Reliable nutritional information on ingredients is readily available online from the US Government.

What calculations would be necessary to reconstruct a recipe from nutritional data on the product and its ingredients and the ordered list of its ingredients?

So, maybe your bread contains flour, sugar, butter, yeast, and salt, listed in that order. You would start with the nutritional content of each of the ingredients and the nutritional information on the product and calculate the amount of ingredients in the bread, i.e. 6 cups flour, 2/3 cup sugar, 1/4 cup butter, 1-1/2 tsp salt.

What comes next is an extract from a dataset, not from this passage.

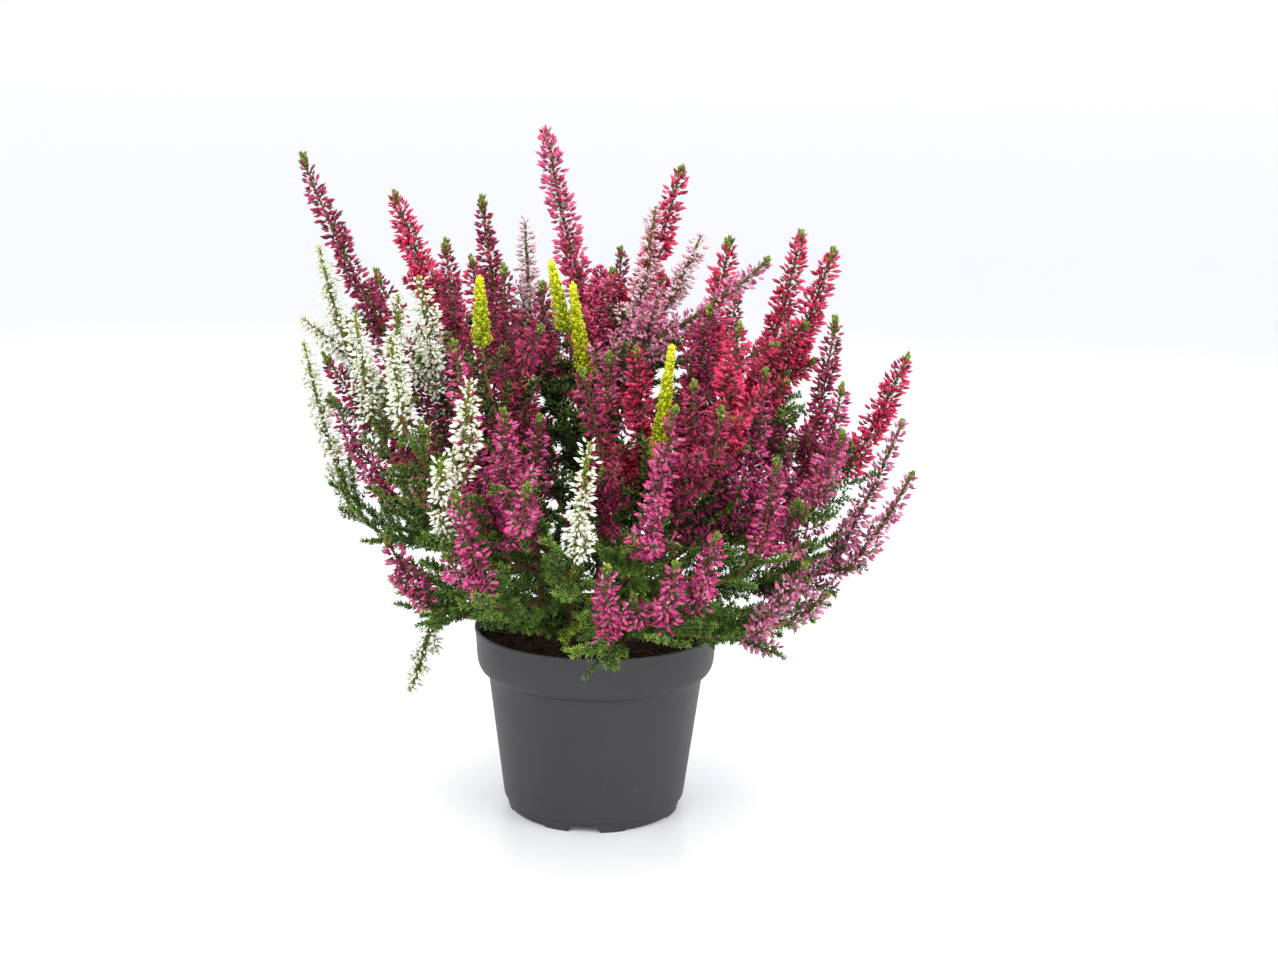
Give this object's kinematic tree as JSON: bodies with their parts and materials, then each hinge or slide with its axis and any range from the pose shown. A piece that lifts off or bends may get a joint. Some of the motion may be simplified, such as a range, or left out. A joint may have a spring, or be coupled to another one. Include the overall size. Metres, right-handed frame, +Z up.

Assume the yeast has no effect on the figures and use the amount of yeast recommended on the package.

2. Aug 12, 2014

dmytro

Look at it this way: suppose you calculate the amounts of all the ingredients in the bread recipe. If you mix all the ingredients in a blender and put the thing into the oven, it's now easy to calculate the probability that you'll get a nice crispy bread, just use this formula:

$$P(\text{nice bread} | \text{no temporal info}) = 0$$

3. Aug 13, 2014

Rocky9242

Agreed. A person wishing to use the ingredients in these proportions would have to know how to cook them.

4. Aug 14, 2014

Stephen Tashi

A first try is to let $W$ be a matrix that gives a table of data for how many units of each nutrient are in each ingredient. Let $W[j]$ be the amount of nutrient $i$ that is in ingredient $j$. Let $x$ be a column vector whose entries are the unknown amounts of each ingredient. Let $s$ be a column vectors whose entries are the known totals of each nutrient. The system of linear equations to solve is $W x = s$.

Such systems of equation do not always have a unique solution. If we have ordered the ingredients accoring to their amounts, we can add the constraint $x[1] \ge x[2] \ge x[3] \ge ....$. We could make a more complicated mathematical description of the problem by considering further practical realities.